_GIVEN INFORMATION_
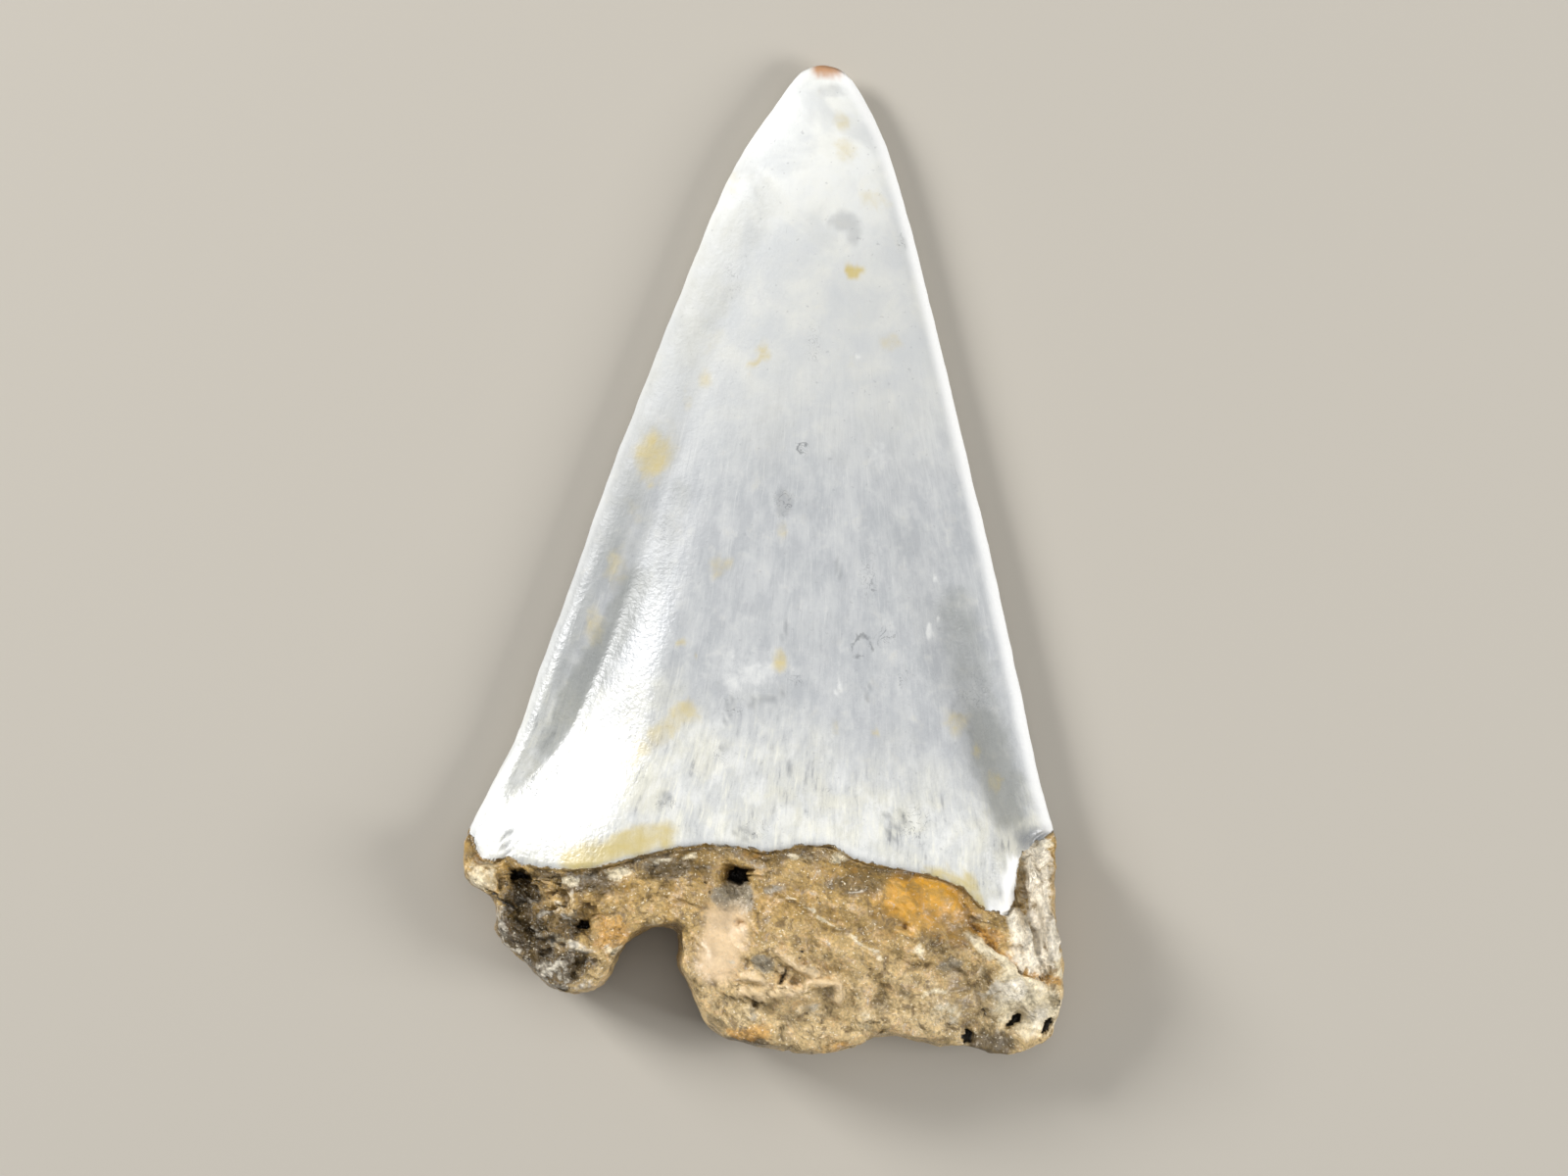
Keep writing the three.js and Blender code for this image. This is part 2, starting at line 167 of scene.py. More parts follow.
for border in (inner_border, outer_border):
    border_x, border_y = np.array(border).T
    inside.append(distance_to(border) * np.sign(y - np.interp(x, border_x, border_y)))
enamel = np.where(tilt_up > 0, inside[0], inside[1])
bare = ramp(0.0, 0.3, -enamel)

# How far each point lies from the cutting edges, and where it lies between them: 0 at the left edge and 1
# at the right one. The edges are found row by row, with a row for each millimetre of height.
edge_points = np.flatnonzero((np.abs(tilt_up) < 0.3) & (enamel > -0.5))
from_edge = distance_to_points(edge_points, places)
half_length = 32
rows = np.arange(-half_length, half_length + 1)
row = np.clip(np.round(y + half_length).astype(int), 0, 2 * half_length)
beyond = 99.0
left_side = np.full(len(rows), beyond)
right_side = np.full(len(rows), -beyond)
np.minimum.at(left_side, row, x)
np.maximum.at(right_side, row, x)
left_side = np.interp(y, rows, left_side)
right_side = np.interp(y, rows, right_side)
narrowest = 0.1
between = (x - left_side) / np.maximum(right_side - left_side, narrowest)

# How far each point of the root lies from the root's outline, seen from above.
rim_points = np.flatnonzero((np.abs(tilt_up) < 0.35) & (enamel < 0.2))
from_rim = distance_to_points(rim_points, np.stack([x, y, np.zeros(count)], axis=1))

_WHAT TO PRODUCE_
Your task is to return the full listing exactly as it was given.

_FULL SOLUTION_
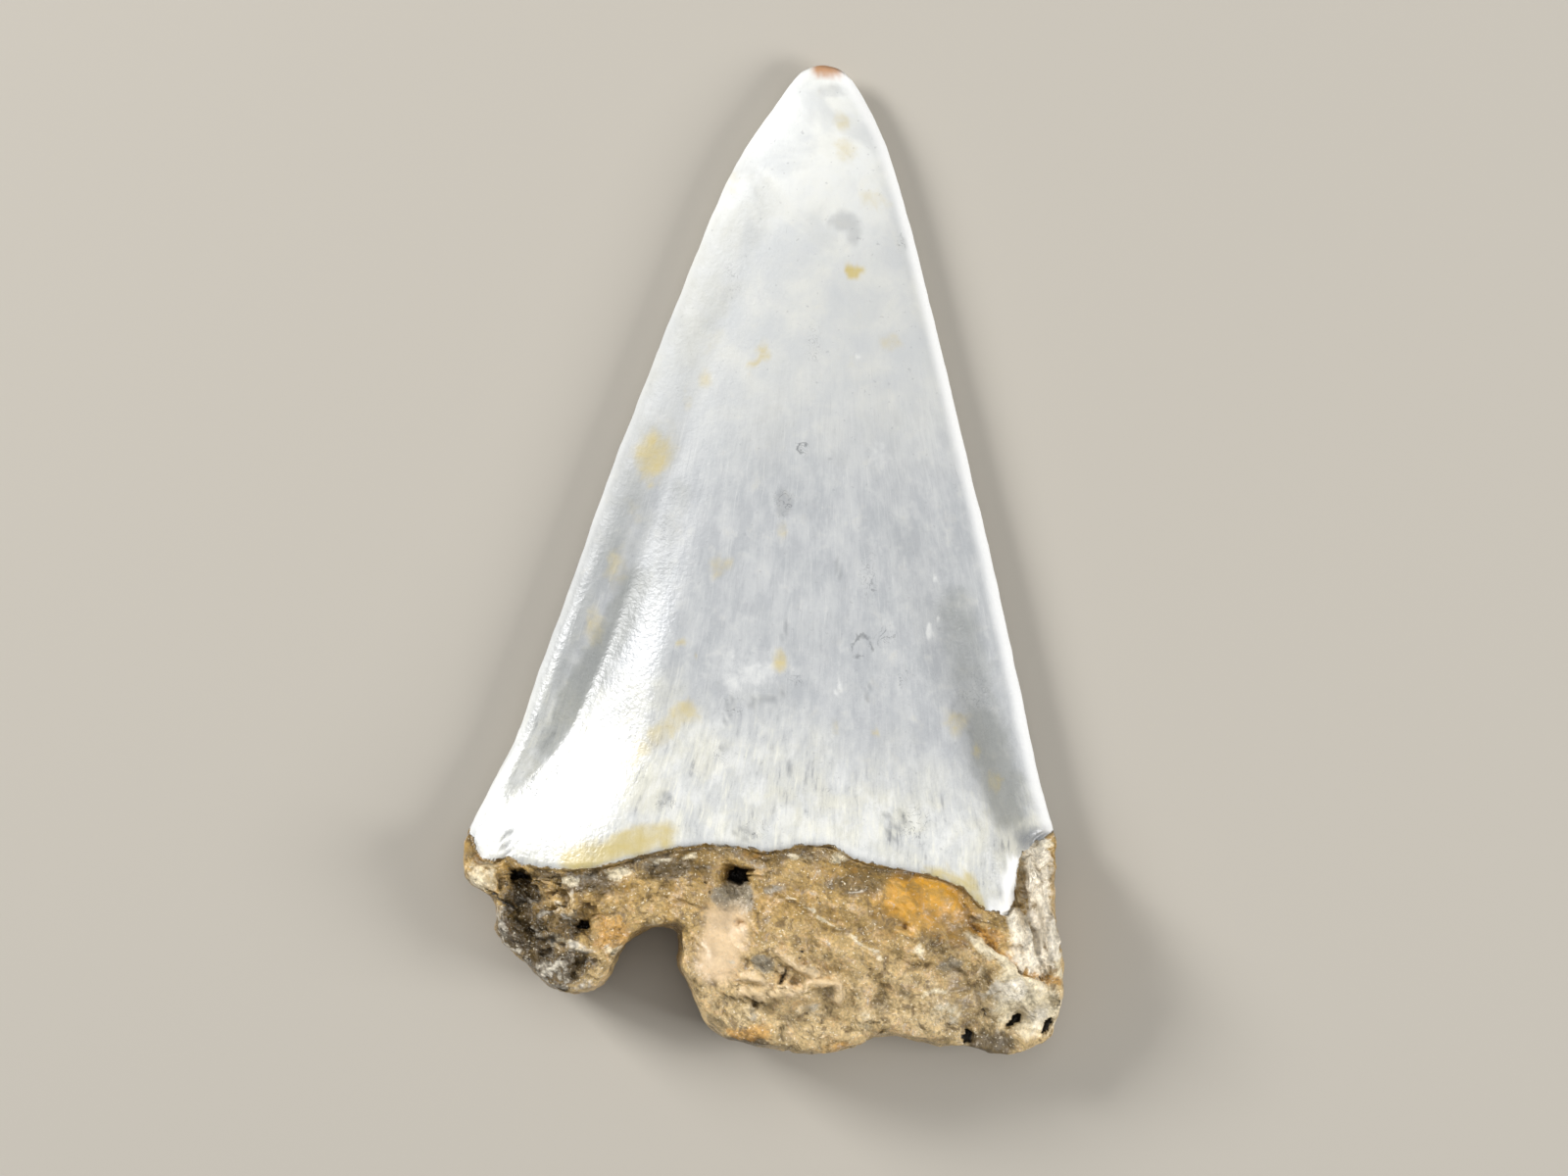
Keep writing the three.js and Blender code for this image. This is part 2, starting at line 167 of scene.py. More parts follow.
for border in (inner_border, outer_border):
    border_x, border_y = np.array(border).T
    inside.append(distance_to(border) * np.sign(y - np.interp(x, border_x, border_y)))
enamel = np.where(tilt_up > 0, inside[0], inside[1])
bare = ramp(0.0, 0.3, -enamel)

# How far each point lies from the cutting edges, and where it lies between them: 0 at the left edge and 1
# at the right one. The edges are found row by row, with a row for each millimetre of height.
edge_points = np.flatnonzero((np.abs(tilt_up) < 0.3) & (enamel > -0.5))
from_edge = distance_to_points(edge_points, places)
half_length = 32
rows = np.arange(-half_length, half_length + 1)
row = np.clip(np.round(y + half_length).astype(int), 0, 2 * half_length)
beyond = 99.0
left_side = np.full(len(rows), beyond)
right_side = np.full(len(rows), -beyond)
np.minimum.at(left_side, row, x)
np.maximum.at(right_side, row, x)
left_side = np.interp(y, rows, left_side)
right_side = np.interp(y, rows, right_side)
narrowest = 0.1
between = (x - left_side) / np.maximum(right_side - left_side, narrowest)

# How far each point of the root lies from the root's outline, seen from above.
rim_points = np.flatnonzero((np.abs(tilt_up) < 0.35) & (enamel < 0.2))
from_rim = distance_to_points(rim_points, np.stack([x, y, np.zeros(count)], axis=1))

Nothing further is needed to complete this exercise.